For those who cannot serve in the mission field, the Church offers other options. A young man with Down syndrome in a neighboring state served in the family history library. Other young men I know have served as stake missionaries and sometimes even had the opportunity to work with the full-time missionaries.
Those who serve while remaining at home generally work 8-32 hours each week and normally serve 6-24 months. Church-Service missionaries accomplish work-related services as a volunteer thus limiting paid positions and allowing the Church to use funds for programs.
A list of opportunities is available at www.lds.org. One opportunity now available includes answering questions from patrons about family history work and/or software, either on the phone or through email. Another opportunity includes supplementing the efforts of MTC tutors by allowing mission presidents and their wives and senior missionaries to practice language skills over the phone.

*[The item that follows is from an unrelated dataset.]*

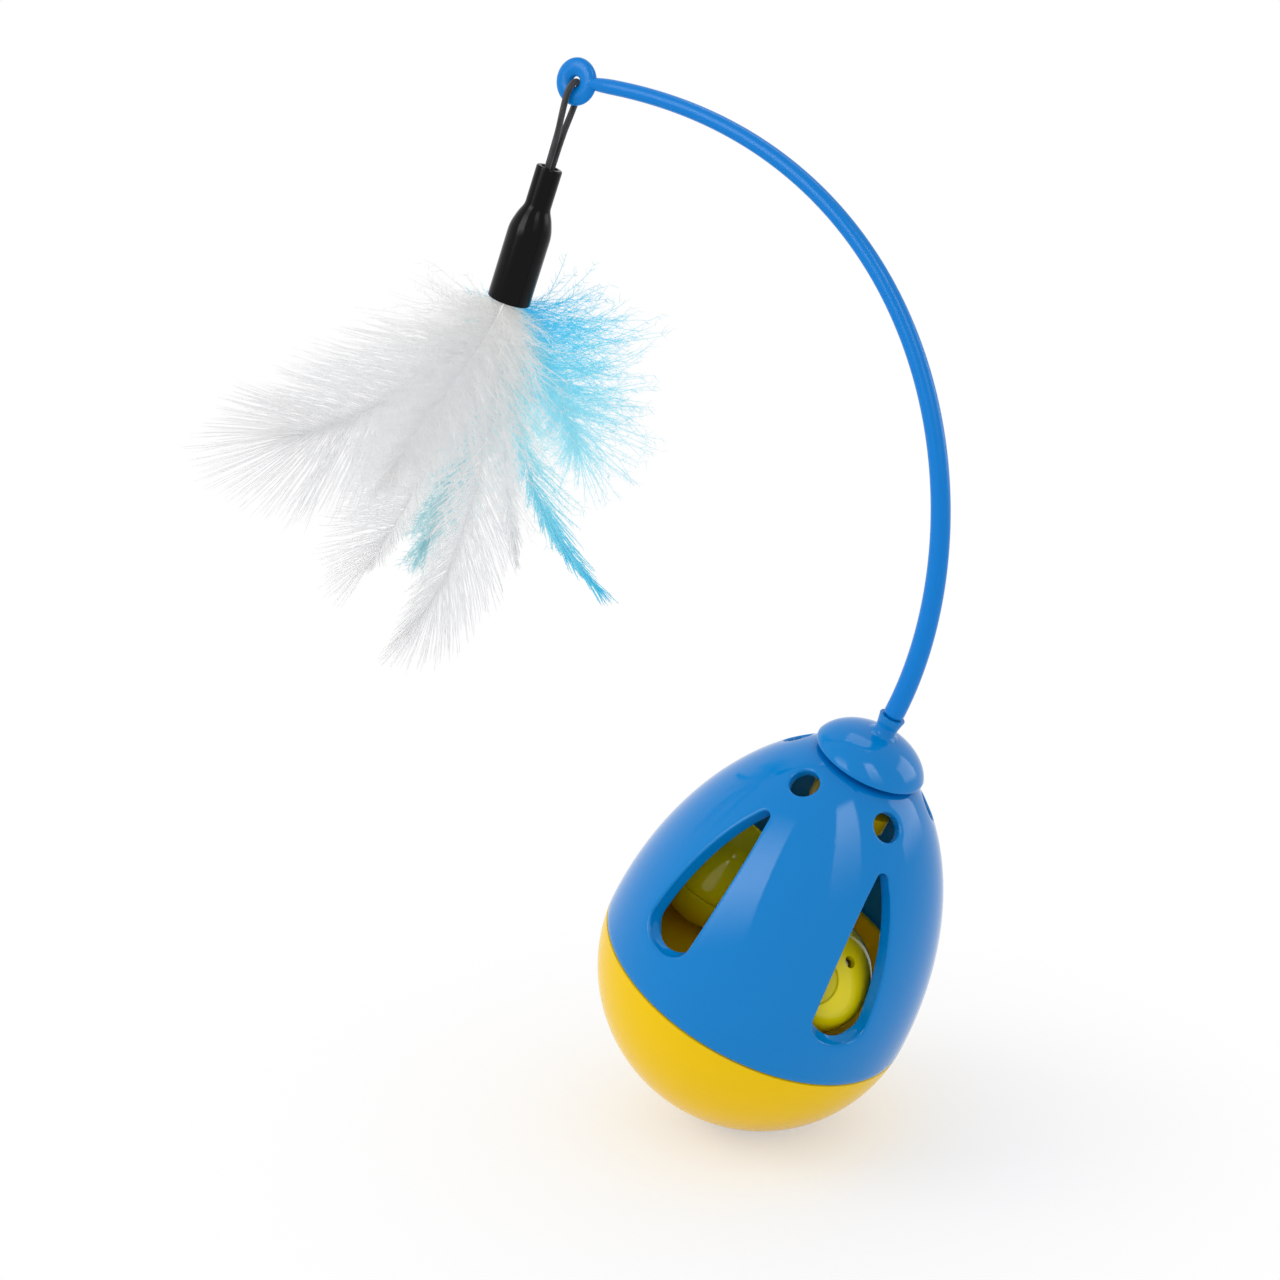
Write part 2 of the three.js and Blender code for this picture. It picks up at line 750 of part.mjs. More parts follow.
const ballRadius = (baseRadius - ballSpare) / 2;
const ballDiscRadius = ballRadius * ballDiscShare;
const ballMiddle = coverTop + gap + ballRadius;
const [shoulderSide] = eggPoint(ballMiddle + ballRadius * Math.sin(ballShoulder), shellWall);
const trackRadius = shoulderSide - ballSideRoom - ballRadius * Math.cos(ballShoulder);

// Half of a rattle ball: a round shell with a sunk disc at its pole and three vents
function ballHalf() {
  const inner = ballRadius - ballWall;
  const discEdge = Math.acos(ballDiscRadius / ballRadius);
  const disc = Math.sqrt(ballRadius ** 2 - ballDiscRadius ** 2) - ballDiscDepth;
  const lining = arc(0, inner, rightAngle, 0, ballInnerSteps).slice(0, -1);
  let body = revolve(
    [
      [inner, seamGap],
      ...arc(0, ballRadius, Math.asin(seamGap / ballRadius), discEdge, ballSteps),
      [ballDiscRadius, disc],
      [0, disc],
      ...lining.map(([r, z]) => [r, Math.min(z, disc - ballDiscWall)]),
      [inner, seamGap],
    ],
    ballSides,
  );
  ventSides.forEach((sides, i) => {
    const turn = new THREE.Matrix4().makeRotationZ((2 * Math.PI * i) / ventSides.length);
    turn.multiply(new THREE.Matrix4().makeRotationY(ventLatitude));
    const vent = cylinder(ventRadius, ballRadius / 2, ballRadius + overrun, sides);
    body = body.subtract(placed(vent, turn));
  });
  return body;
}

function bell() {
  const outer = revolve(arc(0, bellRadius, -rightAngle, rightAngle, bellSteps), smallSides);
  const inner = revolve(arc(0, bellRadius - bellWall, -rightAngle, rightAngle, bellSteps), smallSides);
  const slot = box(2 * bellRadius, bellSlot, bellRadius, [0, 0, -bellRadius / 2]);
  return outer.subtract(inner).subtract(slot);
}

function rattleBall(name, angle, pole) {
  const ball = new THREE.Group();
  ball.position.set(trackRadius * Math.cos(angle), trackRadius * Math.sin(angle), ballMiddle);
  ball.quaternion.setFromUnitVectors(
    new THREE.Vector3(0, 0, 1),
    new THREE.Vector3(...pole).normalize(),
  );
  egg.add(ball);
  const half = ballHalf();
  piece(name + "_half_1", half, ballYellow, ball);
  piece(name + "_half_2", half, ballYellow, ball).rotation.x = 2 * rightAngle;
  const bellDrop = ballRadius - ballWall - gap - bellRadius;
  const chime = piece(name + "_bell", bell(), steel, egg);
  chime.rotation.y = -leanAngle;
  chime.position.copy(ball.position);
  chime.position.x += bellDrop * Math.sin(leanAngle);
  chime.position.z -= bellDrop * Math.cos(leanAngle);
}

const toy = new THREE.Group();
toy.add(egg);
toy.add(pendant);

piece("lower_shell", lowerShell(), yellow, egg);
const weight = new THREE.Group();
weight.position.z = seamDrop;
weight.rotation.y = -ballastAngle;
weight.updateMatrix();
egg.add(weight);
piece("ballast_weight", ballast(weight.matrix), iron, weight);
piece("ballast_cover", cover(), yellow, egg);
const headFoot = coverTop - screwRecess + gap;
screws.forEach(([x, y], i) => {
  const depth = headFoot - ledgeTop + screwDepth;
  const body = screw(screwRadius, depth, screwHeadRadius, screwHeadHeight);
  piece("cover_screw_" + (i + 1), body, steel, egg).position.set(x, y, headFoot);
});

piece("upper_shell", upperShell(), blue, egg);
piece("cap", cap(), blue, egg);
piece("cap_retainer", retainer(), yellow, egg);
const retainerScrew = piece(
  "retainer_screw",
  screw(retainerScrewRadius, retainerWeb + capScrewDepth, retainerHeadRadius, retainerHeadHeight),
  steel,
  egg,
);
retainerScrew.rotation.x = 2 * rightAngle;
retainerScrew.position.z = webFoot - gap;

for (const [name, angle] of Object.entries(ballPlaces)) {
  rattleBall("ball_" + name, angle, ballPoleShares[name]);
}

piece("wand", wand(), wandBlue, egg);
piece("cord_loop", cordLoop(), cordBlack, pendant);
piece("cord_knot", knot(), cordBlack, pendant);
piece("ferrule", ferrule(), black, pendant);
piece("feather_plug", plug(), glue, pendant);

const fan = new THREE.Group();
fan.position.set(0, 0, ferruleMouth).applyMatrix4(pendant.matrixWorld);
fan.rotation.z = fanTurn;
const down = new THREE.Vector3(0, 0, -1)
  .transformDirection(pendant.matrixWorld)
  .applyAxisAngle(new THREE.Vector3(0, 0, 1), -fanTurn);
toy.add(fan);
featherShares.forEach(([name, material, shares], layer) => {
  piece(name, feather(shares, layer, down), material, fan);
});

export default toy;
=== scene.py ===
import json
import math
from collections import namedtuple

import bpy
import numpy as np
from mathutils import Matrix, Vector


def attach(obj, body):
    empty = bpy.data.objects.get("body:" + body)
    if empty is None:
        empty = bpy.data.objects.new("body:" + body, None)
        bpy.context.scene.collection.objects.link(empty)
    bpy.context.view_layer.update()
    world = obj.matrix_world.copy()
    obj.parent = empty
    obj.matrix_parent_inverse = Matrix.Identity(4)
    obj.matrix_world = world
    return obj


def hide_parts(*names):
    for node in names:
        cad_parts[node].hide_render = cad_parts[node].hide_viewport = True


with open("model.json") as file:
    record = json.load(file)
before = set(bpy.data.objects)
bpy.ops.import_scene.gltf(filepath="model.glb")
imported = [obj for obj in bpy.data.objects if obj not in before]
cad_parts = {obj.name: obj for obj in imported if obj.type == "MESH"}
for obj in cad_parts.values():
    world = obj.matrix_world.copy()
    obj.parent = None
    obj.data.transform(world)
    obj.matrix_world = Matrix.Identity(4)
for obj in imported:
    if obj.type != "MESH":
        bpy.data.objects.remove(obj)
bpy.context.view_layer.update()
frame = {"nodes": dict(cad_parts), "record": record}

joints = {joint["name"]: joint for joint in frame["record"]["behaviour"]["joints"]}
turn = 2 * math.pi
right_angle = math.pi / 2

# Egg, from its seam up along its own axis
base_radius = 0.0379
seam_drop = 0.0016
stand_radius = 0.0065
egg_rise = 0.0644
rise_power = 1.95
girth_power = 1.85
shell_wall = 0.002
base_wall = 0.0025
deck_height = 0.0604
gap = 0.0003
seam_gap = gap / 2
seam_edge = 0.00035
collar_height = 0.0105
collar_wall = 0.0015
ledge_width = 0.0018
ledge_thickness = 0.0018
ledge_top = -0.0005
ledge_foot = -0.006
sleeve_wall = 0.002
sleeve_height = 0.0046

# Teardrop slots and round holes
slot_count = 5
slot_start = math.radians(-38.4)
slot_low = 0.011
slot_high = 0.0481
slot_half_width = 0.0067
slot_tip_radius = 0.0015
slot_belly_share = 0.14
slot_belly_share = 0.14
slot_foot_share = 0.62
slot_tip_share = 0.5
slot_side_shares = (0.36, 0.78, 0.62)
slot_edge = 0.0008
slot_lip = 0.001
slot_draft = 0.0008
lip_bevel = 0.00012
collar_clearance = 0.002
hole_height = 0.056
hole_radius = 0.0033
hole_edge = 0.0007
cell_split = 0.0511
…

Those who are interested in serving a Church-Service mission will need to fill out an application and submit it to their bishop indicating how long they can serve and in what capacities. Generally, the duties of Church-Service missionaries are performed during the week and allow the missionaries to still fulfill ward and/or stake callings.
Opportunities available for service can be found at www.lds.org, through bulletins, bishops, and stake presidents.
I’m thankful there are plenty of ways to serve in the Church. I still hope my son will be able to serve a full-time mission, but if that’s not the case, I’m confident he will find a place where he can still serve and feel good that he’s helping increase the kingdom of God. Truly, it doesn’t matter where we serve, only how we serve.